July 16, 2010
Opinions, Vermont

Our energy choices will be made well and wisely if we have all the information

Written by Paul Kenyon, www.burlingtonfreepress.com 16 July 2010

I believe we should go forward into Vermont’s energy future slowly, thoughtfully and with all the facts about the technologies we will be employing. We are engaging the issue of energy from within its specifics and lack an important, broader view. Let’s look at a few energy examples that will help put into perspective aspects of the everyday energy we use.

Generation of new electricity is Vermont’s most well-advertised energy focus, but saving heat is by far the most effective way to “add” energy.

Our Vermont homes use 5 to 10 times as much energy in heat as electricity. If insulated to reduce the amount of energy used to heat by just one hardwood cord’s worth, a house would save the equivalent energy it uses in electricity all year, about 9,000 kilowatt hours. With no additional insulation, that savings will be made each year thereafter. In Vermont we heat most often with oil. Saving heat saves oil. Saving heat energy is the cheapest energy you can “buy” something you can take to the bank.

Much is made of using renewable energy to power our future. Modern economies rely on steady, stable, high-quality power. Today, as expensive as they are, solar-derived renewables, wind and photovoltaics – those sources most mentioned for Vermont – provide only low grade, sporadic and unevenly delivered energy to the grid. That energy has to be balanced by a source that can be varied rapidly enough to keep pace with the rate of change of the renewable source to clean it up. Neither coal nor nuclear power are among them, and wind power or PVs will not cause the closure of either one.

In Vermont wind and PV energy will likely be “followed” by hydro. Hydro emits no carbon dioxide, so if it is used, no CO2 emissions are avoided, and the global-warming justification for wind’s use is irrelevant. Also, it is likely that following a variable source with hydro will waste hydro power.

It is important to know that nowhere in the world have wind turbines proved to save CO2 on large, already efficient grids like ours. If we select wind, it should be for reasons other than CO2 savings.

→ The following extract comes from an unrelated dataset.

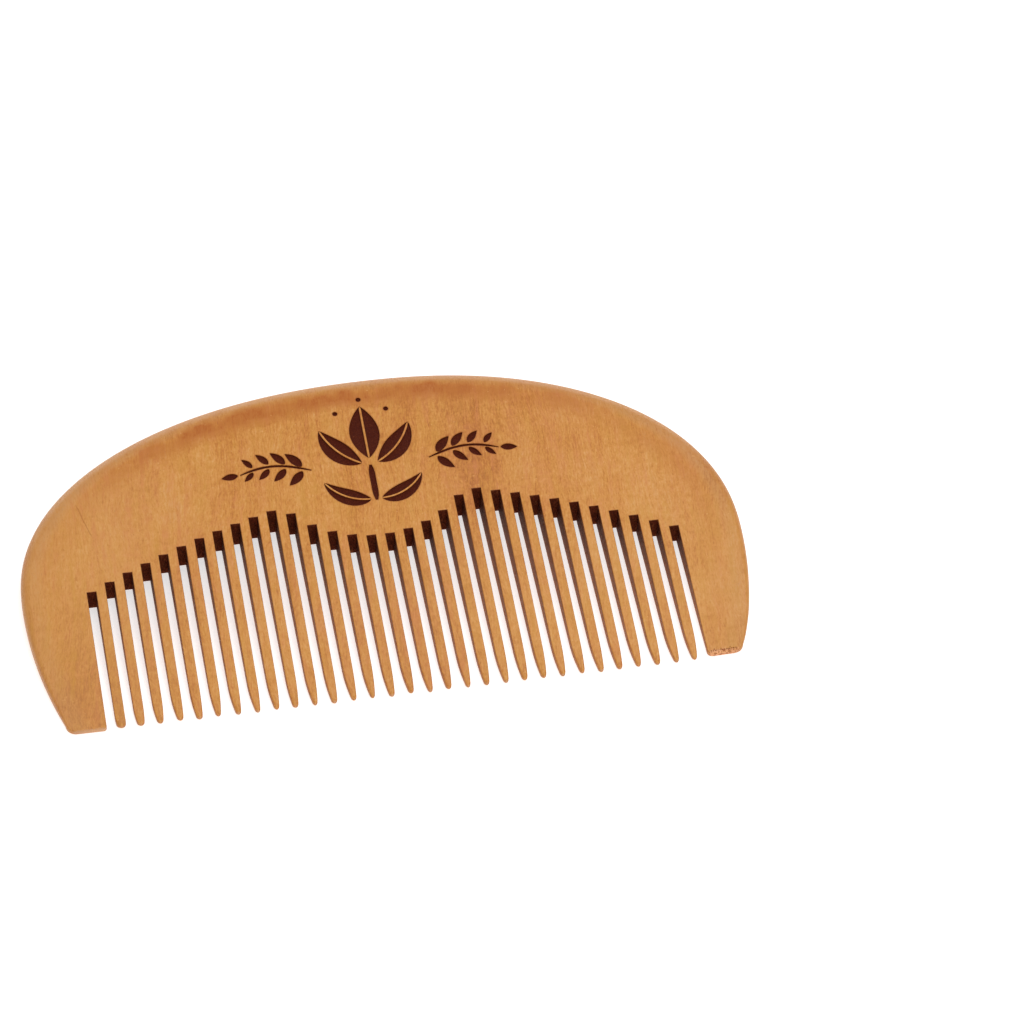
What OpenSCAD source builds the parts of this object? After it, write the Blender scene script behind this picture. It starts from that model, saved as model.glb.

The physical “footprint” of our energy generation plants is an important consideration. High-quality energy-producing nuclear and gas plants are small for the amounts of energy they generate. How much space will renewables take up? Sunlight, wind, waves, etc. are “diffuse” energy sources. Devices to capture important amounts of that energy will cover large areas. The discussion about hundreds of miles of turbines on Vermont ridge lines to deliver a small amount energy is an example of this, and the energy they generate is not of the high quality we need. A wind station will have to have a “follower” plant installed with it or assigned to it before we have a match for a nuclear, coal, gas, hydro or biogas plant.

There are other obvious impacts we haven’t heard about yet. It’s popular just now to put large photovoltaic arrays in our agricultural fields. Field-mounted PV arrays shade the ground inhibiting evaporation and CO2 sequestration by the shaded plants. PVs also get hot. They radiate heat into the atmosphere. Asphalt has similar properties. Putting PVs in Vermont fields is similar to paving areas of those fields with asphalt and getting a little electricity back.

Natural gas (methane)? Pound for pound natural gas produces four times the energy of wood and two to four times that of coal. Fossil fuel plants (coal produces almost half our electricity) are only 33 percent efficient. Natural gas plants are 60 percent efficient, and gas-driven combined heat and power plants are close to 90 percent efficient.

Natural gas could produce the same energy, pound for pound, as coal or wood with a fraction of the CO2 emissions in the case where coal or wood are replaced by gas-driven combined plants.

It’s worth recognizing here that the wind and sun are not free. The sun’s energy is not lying around, unused, waiting for us to put it to our use. Rather, it is being used 100 percent to run the planet as we know it. How could it be otherwise? Taking it for our use deprives what’s using it now, as the field-mounted PV example shows, and renewable energy’s enormous physical footprint often competes with food production and impacts our environment in a number of ways, some of which are subtle and poorly understood. Renewables have a value where energy (usually electricity) is essential and getting it there prohibitively expensive, that is, worth all its costs, costs we must understand as we select our energy generation technologies.

Vermont recently has been voted one of the top five most beautiful places in the world. We are at a crossroads regarding energy generation, and the choices we make will have wide-ranging impacts that currently are poorly appreciated. I believe our energy choices will be made well and wisely if we have all the information not only about the technologies themselves but of the wider range of their effects on Vermont.